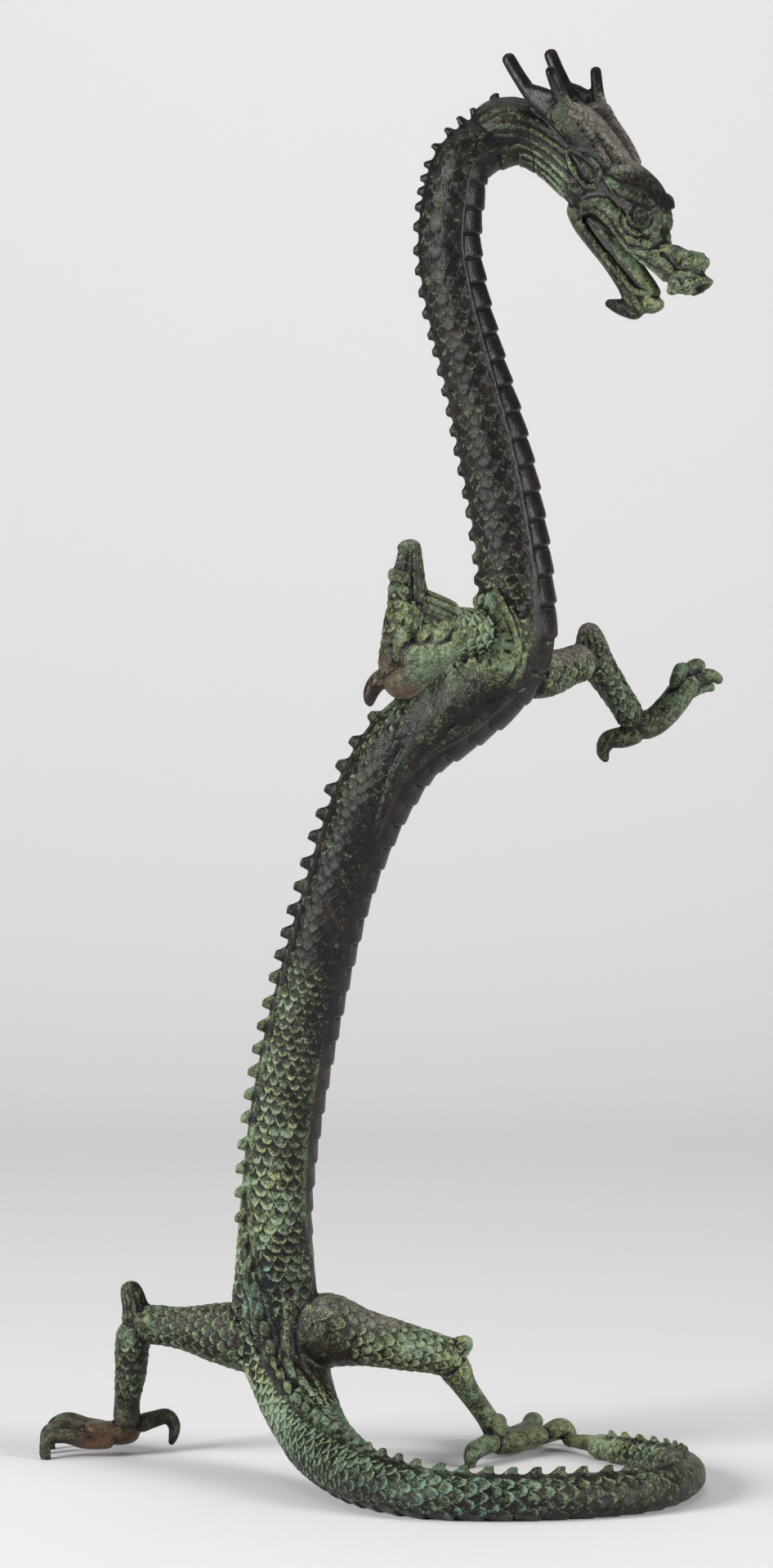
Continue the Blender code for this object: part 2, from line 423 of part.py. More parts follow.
def mane(wax):
    """Locks that sweep from behind the ears over the collar of the neck."""
    cowl = [(-2, 0, 0.6, 9.8, 9.4), (-12, 0, 3.4, 10, 9.8), (-24, -1.4, 5.6, 10.2, 9.6),
            (-35, -4.4, 5.6, 10.8, 9.8), (-44, -9.6, 2.6, 11.4, 10.4), (-50, -15.4, -2, 11.6, 10.8)]

    def locks(angle, along):
        wave = abs(math.cos(MANE_STRANDS * angle * 0.5 + along * 0.02))
        behind = smooth_step(6, 14, along) * (1 - smooth_step(38, 50, along))
        shoulder = 2.8 * behind * max(0.0, math.sin(2 * abs(angle))) ** 2
        return 1.3 * wave * (1 - smooth_step(40, 56, along + 5 * math.cos(3 * angle)) * 1.2) - 0.2 + shoulder

    roll(wax, cowl, sides=96, step=1.0, outline=locks)
    roll(wax, [(-49, -6, 9, 2.2, 2), (-53, -5, 11.4, 1.7, 1.6), (-52.4, -3.6, 13.6, 0.9, 0.9)])


def boxy(angle, along):
    """Squares off a round section."""
    return 1.5 * math.sin(2 * angle) ** 2


def horns(wax):
    """A forked horn over each brow; the left one stands a little higher."""
    for side in (1, -1):
        lift = FAR_HORN_LIFT if side > 0 else 0.0
        for rows in (HORN_ROOT, HORN_REAR, HORN_FRONT, HORN_WEB, CREST):
            raised = []
            for ahead, left, up, wide, deep in rows:
                raised.append((ahead, side * left, up + lift * max(0.0, -0.4 - ahead / 25), wide, deep))
            roll(wax, raised, step=1.0)


def head(wax):
    """Skull, jaws, brows, eyes, ears, horns and mane, modelled level and then turned."""
    forms = []
    roll(forms, SKULL, sides=24, step=1.0, outline=boxy)
    roll(forms, JAW, sides=16, step=1.0)
    for rows in (TONGUE, BEARD, CHIN, PALATE, NOSE, FOREHEAD):
        roll(forms, rows, step=1.0)
    for rows in (BROW, CHEEK, LIP_ROLL, JAW_RIM, NOSTRIL, EAR_UPPER, EAR_LOWER, EAR_BACK, KNOT):
        both_sides(forms, rows, step=1.0)
    horns(forms)
    eyes(forms)
    upper_lip(forms)
    mane(forms)
    turn = Matrix.Rotation(HEAD_YAW, 4, "Z") @ Matrix.Rotation(HEAD_PITCH, 4, "Y")
    for form in forms:
        form.transform(Matrix.Translation(Vector(HEAD_PLACE) * MM) @ turn)
    wax.extend(forms)


def bronze():
    material = bpy.data.materials.new("verdigris_bronze")
    material.use_nodes = True
    shader = material.node_tree.nodes["Principled BSDF"]
    shader.inputs["Base Color"].default_value = (0.10, 0.13, 0.09, 1)
    shader.inputs["Metallic"].default_value = 0.6
    shader.inputs["Roughness"].default_value = 0.6
    return material


def model():
    """Every form in one mesh, where they still run into each other."""
    wax = []
    for make in (body, muscles, tail_tuft, limbs, head):
        make(wax)
    bm = bmesh.new()
    for mesh in wax:
        bm.from_mesh(mesh)
        bpy.data.meshes.remove(mesh)
    skin = bpy.data.meshes.new("dragon")
    bm.to_mesh(skin)
    bm.free()
    return skin


def stand(mesh):
    """Cut the soles and the tail's underside off level, and bring the whole over the origin."""
    bm = bmesh.new()
    bm.from_mesh(mesh)
    everything = bm.verts[:] + bm.edges[:] + bm.faces[:]
    cut = bmesh.ops.bisect_plane(bm, geom=everything, dist=SNAP * MM, plane_co=(0, 0, SOLE * MM),
                                 plane_no=(0, 0, 1), clear_inner=True)
    rim = [part for part in cut["geom_cut"] if isinstance(part, bmesh.types.BMEdge)]
    bmesh.ops.holes_fill(bm, edges=rim)
    bmesh.ops.triangulate(bm, faces=bm.faces[:])
    bmesh.ops.recalc_face_normals(bm, faces=bm.faces[:])
    places = np.array([vert.co for vert in bm.verts])
    middle = (places.min(axis=0) + places.max(axis=0)) / 2
    bmesh.ops.translate(bm, verts=bm.verts[:], vec=(-middle[0], -middle[1], -SOLE * MM))
    for vert in bm.verts:
        if vert.co.z < SNAP * MM:
            vert.co.z = 0.0
    bm.to_mesh(mesh)
    bm.free()


def dragon():
    casting = bpy.data.objects.new("dragon", model())
    bpy.context.scene.collection.objects.link(casting)
    remesh = casting.modifiers.new("one_skin", "REMESH")
    remesh.mode = "VOXEL"
    remesh.voxel_size = WAX_GRAIN * MM
    smooth = casting.modifiers.new("fillets", "SMOOTH")
    smooth.factor = 0.5
    smooth.iterations = 2
    facets = casting.modifiers.new("facets", "DECIMATE")
    facets.decimate_type = "COLLAPSE"
    facets.ratio = FACET_SHARE
    graph = bpy.context.evaluated_depsgraph_get()
    cast = bpy.data.meshes.new_from_object(casting.evaluated_get(graph))
    casting.modifiers.clear()
    casting.data = cast
    stand(cast)
    cast.materials.clear()
    cast.materials.append(bronze())


for old in list(bpy.data.objects):
    bpy.data.objects.remove(old)
dragon()
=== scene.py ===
"""The bronze dragon as it stands: the casting with its scales, locks and patina, on a pale floor."""
import math

import bmesh
import bpy
import numpy as np
from mathutils import Matrix, Vector


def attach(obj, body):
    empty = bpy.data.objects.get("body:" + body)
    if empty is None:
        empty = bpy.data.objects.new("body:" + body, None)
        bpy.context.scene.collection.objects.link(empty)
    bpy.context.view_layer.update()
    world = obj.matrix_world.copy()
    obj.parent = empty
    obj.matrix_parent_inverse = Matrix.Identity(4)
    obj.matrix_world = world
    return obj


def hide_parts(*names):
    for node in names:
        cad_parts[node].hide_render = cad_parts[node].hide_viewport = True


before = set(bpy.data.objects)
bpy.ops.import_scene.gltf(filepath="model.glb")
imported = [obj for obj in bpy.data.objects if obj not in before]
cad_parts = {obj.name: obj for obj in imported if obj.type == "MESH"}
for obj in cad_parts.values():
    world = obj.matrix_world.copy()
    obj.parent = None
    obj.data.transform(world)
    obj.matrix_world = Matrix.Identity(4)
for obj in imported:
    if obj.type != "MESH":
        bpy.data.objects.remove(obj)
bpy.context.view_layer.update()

# The body, one long roll of wax from inside the head to the tail's tuft, cast in bronze. Down
# its back runs a flat band, and under it the belly's plates lap one over the next. Each row is
# a place in millimetres, half the width and depth there, and which way its back faces.
MM = 0.001
PLATE_PITCH = 9.5
PLATE_STEP = 1.0
BACK_BAND = 0.7
BAND_SIDE = (0.2, 0.34)
BELLY_LEDGE = 0.5
LEDGE_WIDTH = 0.06
BELLY_EDGE = math.radians(107)
BELLY_PLATES = math.radians(130)
NECK_PLATES = math.radians(117)
NECK_FOOT = (185, 230)
BODY = [
    (70, -7, 466, 8.0, 7.5, 0.5, -0.2, 0.9),
    (60, -2, 475, 9.0, 8.8, 0.3, 0, 1),
    (48, 1, 478.8, 9.8, 8.8, 0, 0, 1),
    (36.6, 1, 477.6, 10.6, 9.8, -0.35, 0, 1),
    (27.9, 0, 471.9, 11, 9.9, -0.9, 0, 0.5),
    (24.4, 0, 459.9, 11, 10.6, -1, 0, 0.1),
    (22.8, 0, 442, 10.6, 10.9, -1, 0, 0),
    (25.1, 0, 425, 10.8, 11.1, -1, -0.05, 0),
    (30.8, 0, 402, 11.0, 11.2, -1, -0.08, 0),
    (38.1, 0, 373, 12.0, 12.4, -1, -0.1, 0),
    (43.7, 0, 345, 12.4, 12.8, -1, -0.1, 0),
    (46.4, 0, 322, 13.0, 13.2, -1, -0.1, 0),
    (45.4, 1, 304.6, 14.6, 14.8, -1, -0.05, 0.3),
    (39.0, 2, 290.8, 15.0, 15.2, -0.8, 0, 0.7),
    (24.0, 5, 278.0, 15.2, 15.6, -0.7, -0.05, 0.7),
    (7.6, 8, 265.2, 14.6, 14.8, -0.8, -0.08, 0.6),
    (-3.5, 11, 248, 13.4, 14.0, -0.9, -0.12, 0.4),
    (-11.0, 14, 230, 12.0, 12.8, -1, -0.16, 0.3),
    (-16.5, 16, 214, 11.6, 12.2, -1, -0.2, 0.2),
    (-24.0, 21, 187, 12.0, 12.5, -1, -0.26, 0.1),
    (-31.0, 26, 157, 12.6, 13.0, -1, -0.3, 0.1),
    (-36.4, 31, 127, 12.8, 13.0, -1, -0.34, 0),
    (-39.6, 36, 99, 13.4, 13.0, -1, -0.6, 0),
    (-40.4, 41, 75, 14.8, 13.4, -0.6, -0.9, 0),
    (-39.6, 43, 52, 15.6, 14.0, -0.3, -1, 0.1),
    (-34.6, 37, 34, 14.4, 13.4, -0.34, -0.9, 0.4),
    (-27.0, 18, 19.5, 12.6, 12.4, -0.3, -0.5, 0.8),
    (-15.6, -13, 11.8, 11.4, 11.2, -0.1, -0.15, 1),
    (-1.0, -43, 9.4, 9.6, 9.5, 0, 0, 1),
    (14.0, -57, 8.4, 8.8, 8.5, 0, 0, 1),
    (36.0, -61.5, 7.9, 8.2, 7.9, 0, 0, 1),
    (64.0, -57.5, 7.6, 8.0, 7.7, 0, 0, 1),
    (89.0, -45, 7.3, 7.6, 7.4, 0, 0, 1),
    (103.2, -20, 6.9, 7.2, 7.0, 0, 0, 1),
    (106.4, 8, 6.2, 6.6, 6.3, 0, 0, 1),
    (98.0, 36, 5.4, 5.6, 5.5, 0, 0, 1),
    (86.0, 53, 5.0, 5.0, 5.0, 0, 0, 1),
    (76.0, 69, 4.3, 4.4, 4.2, 0, 0, 1),
]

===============

### Task statement:
Extract the run of lines that opens with the line containing "smooth.factor = 0.5" and closes with the line containing "if empty is"; reproduce it exactly and add nothing.

### Written answer:
    smooth.factor = 0.5
    smooth.iterations = 2
    facets = casting.modifiers.new("facets", "DECIMATE")
    facets.decimate_type = "COLLAPSE"
    facets.ratio = FACET_SHARE
    graph = bpy.context.evaluated_depsgraph_get()
    cast = bpy.data.meshes.new_from_object(casting.evaluated_get(graph))
    casting.modifiers.clear()
    casting.data = cast
    stand(cast)
    cast.materials.clear()
    cast.materials.append(bronze())


for old in list(bpy.data.objects):
    bpy.data.objects.remove(old)
dragon()
=== scene.py ===
"""The bronze dragon as it stands: the casting with its scales, locks and patina, on a pale floor."""
import math

import bmesh
import bpy
import numpy as np
from mathutils import Matrix, Vector


def attach(obj, body):
    empty = bpy.data.objects.get("body:" + body)
    if empty is None:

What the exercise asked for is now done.